Oregon Residents Outraged by Video of Flagrant Shoplifting: ‘No One Was Going to Touch Them’

Screenshot taken from a video showing two individuals pillaging a Lowe’s store in Oregon, August 25, 2021. (Screenshot via TikTok)

Since the racial justice riots that erupted in the wake of George Floyd’s death over a year ago, major metropolitan areas have become hotbeds for shoplifting, frustrating members of the affected communities.

A video posted recently on social media depicts two individuals filling shopping carts with expensive electrical wires before calmly walking out the store, filling the trunk of their car with the stolen items, and driving off.

Local resident Andrew Sullivan expressed his disgust with the lawlessness to the Keizer Times. “It was so blatant, that’s what riled me up. They were just strolling through the parking lot, just riding the carts,” he said.

The crime was committed in broad daylight on August 25, when the pair escorted thousands of dollars of electrical wire out of the store in shopping carts while employees stood by unable to intervene.

When employee attempted to ask the shoplifters to prove their purchases, the men ignored the request and hurried out the door. A second employee also tried to thwart them, saying “Hey don’t do this. It’s not worth it,” he said.
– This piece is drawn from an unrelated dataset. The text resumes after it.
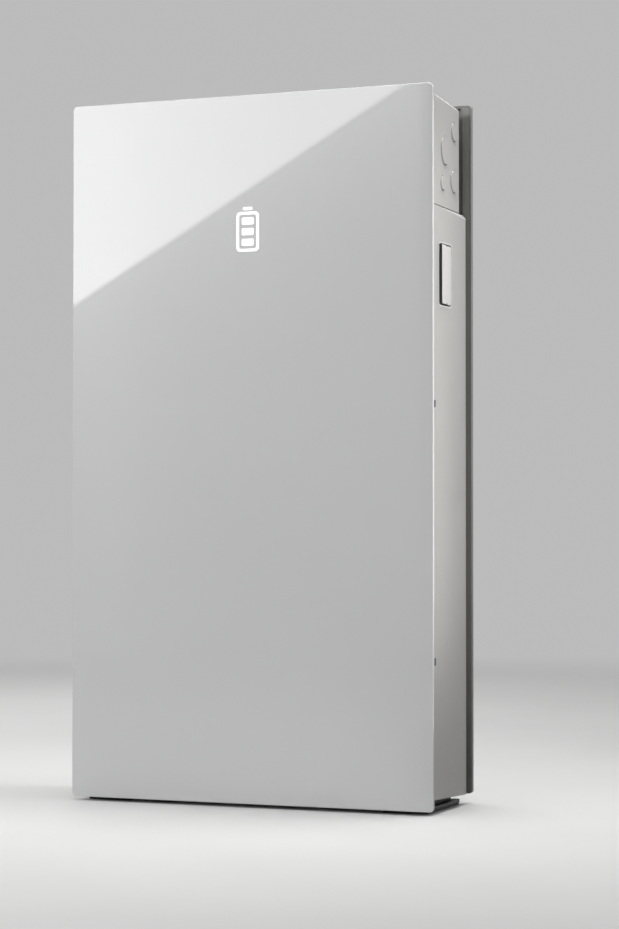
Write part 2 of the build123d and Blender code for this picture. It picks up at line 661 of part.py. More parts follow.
def switch_pivot_pin():
    """The steel pin that the rocker turns on."""
    height = SWITCH_OPENING[1] + 3.6
    return rod(PIVOT_RADIUS - 0.005, (PIVOT_X, SWITCH_DEPTH, SWITCH_Z - height / 2), (0, 0, 1), height)


def switch_plunger():
    """The contact block's sliding pin, which the rocker's back half holds in."""
    start = (CUP_FLOOR - 8, SWITCH_DEPTH + PLUNGER_BEHIND, SWITCH_Z)
    plunger = rod(PLUNGER_RADIUS, start, (1, 0, 0), PLUNGER_TIP - start[0])
    return fillet(plunger.faces().sort_by(Axis.X)[-1].edges(), 1.2)


def contact_block():
    """The sealed contact block behind the cup, with two tabs for its wires."""
    face = CUP_FLOOR - 2
    body = block((face - 34, face), (58.0, 104.0), about(SWITCH_Z, 18.0))
    bore = (face - 14, SWITCH_DEPTH + PLUNGER_BEHIND, SWITCH_Z)
    body -= rod(PLUNGER_RADIUS + 0.3, bore, (1, 0, 0), 20.0)
    for z in (-10.0, 10.0):
        body += block((face - 42, face - 34), (78.0, 84.0), about(SWITCH_Z + z, 1.0))
    return body


# Cell stacks


def cells(stack_x):
    """One stack of flat prismatic cells, each with two terminal pads on its front."""
    made = []
    for low in CELL_ZS:
        z = (low, low + CELL[2])
        cell = block(about(stack_x, CELL[0] / 2), (CELL_FRONT, CELL_BACK), z)
        for side in (-1, 1):
            pad_x = stack_x + side * TERMINAL_OUT
            cell += block(about(pad_x, 9.0), (CELL_FRONT - 3, CELL_FRONT), inset(z, 8.0))
        made.append(cell)
    return made


def cell_spacers():
    """Insulating blankets between neighbouring cells."""
    made = []
    for stack_x in STACK_XS:
        for z in CELL_ZS[1:]:
            x = about(stack_x, CELL[0] / 2 - 2)
            made.append(block(x, inset((CELL_FRONT, CELL_BACK), 2.0), (z - CELL_GAP, z)))
    return made


def busbars():
    """Links that join the cells of each stack in series, left and right in turn."""
    made = []
    for stack_x in STACK_XS:
        for i, low in enumerate(CELL_ZS[:-1]):
            x = stack_x + (TERMINAL_OUT if i % 2 else -TERMINAL_OUT)
            z = inset((low, low + CELL_PITCH + CELL[2]), 10.0)
            made.append(block(about(x, 8.0), (CELL_FRONT - 5, CELL_FRONT - 3), z))
    return made


def end_plates():
    """Stiff plates with lightening slots at the bottom and top of each stack."""
    made = []
    for stack_x in STACK_XS:
        for low in (STACK_BOTTOM, CELLS_TOP):
            slab = block(about(stack_x, CELL[0] / 2), (CELL_FRONT, CELL_BACK), (low, low + END_PLATE))
            slots = [
                block(about(stack_x, CELL[0] / 2 - 20), about(depth, 9.0), about(low + END_PLATE / 2, 2.0))
                for depth in (58.0, 94.0, 130.0)
            ]
            made.append(slab - slots)
    return made


def stack_straps():
    """Steel straps down both sides of each stack."""
    made = []
    for stack_x in STACK_XS:
        for side in (-1, 1):
            faces = sorted((stack_x + side * CELL[0] / 2, stack_x + side * (CELL[0] / 2 + 1.2)))
            for depth in (64.0, 124.0):
                made.append(block(faces, about(depth, 14.0), (STACK_BOTTOM, STACK_TOP)))
    return made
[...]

Sullivan suggested that the men were seasoned shoplifters banking on the workers being powerless to stop them, noting that a getaway car was already waiting outside the store front.

“I think these guys have done it before because they seemed to have a good system. One guy with the car and two guys with the carts. They knew no one was going to touch them,” he said.

While local police are reportedly investigating the incident, Keizer Police Lt. Andrew Copeland told Fox News that shoplifters aren’t the top priority for jailing given that many prisons are trying to minimize capacity amid the pandemic.

Copeland said that many Oregon chain stores prevent retailers and their staff from stopping theft, adding that such offenders would likely not be incarcerated and would only receive fines and citations as penalties.

“Once you’ve stolen from Lowe’s once and know they can’t stop you, there’s no real consequence,” he said. “Second thing is, these people know they can’t go to jail.”

States ranging from Oregon to Washington to California have seen a surge in shoplifting recently, at least partially triggered by state laws that inhibit or outright prohibit stores from enforcing against robbery.

For instance, California’s Prop 47 lowered the punishments for shoplifting, raising the incentive for lawbreakers to steal merchandise from stores.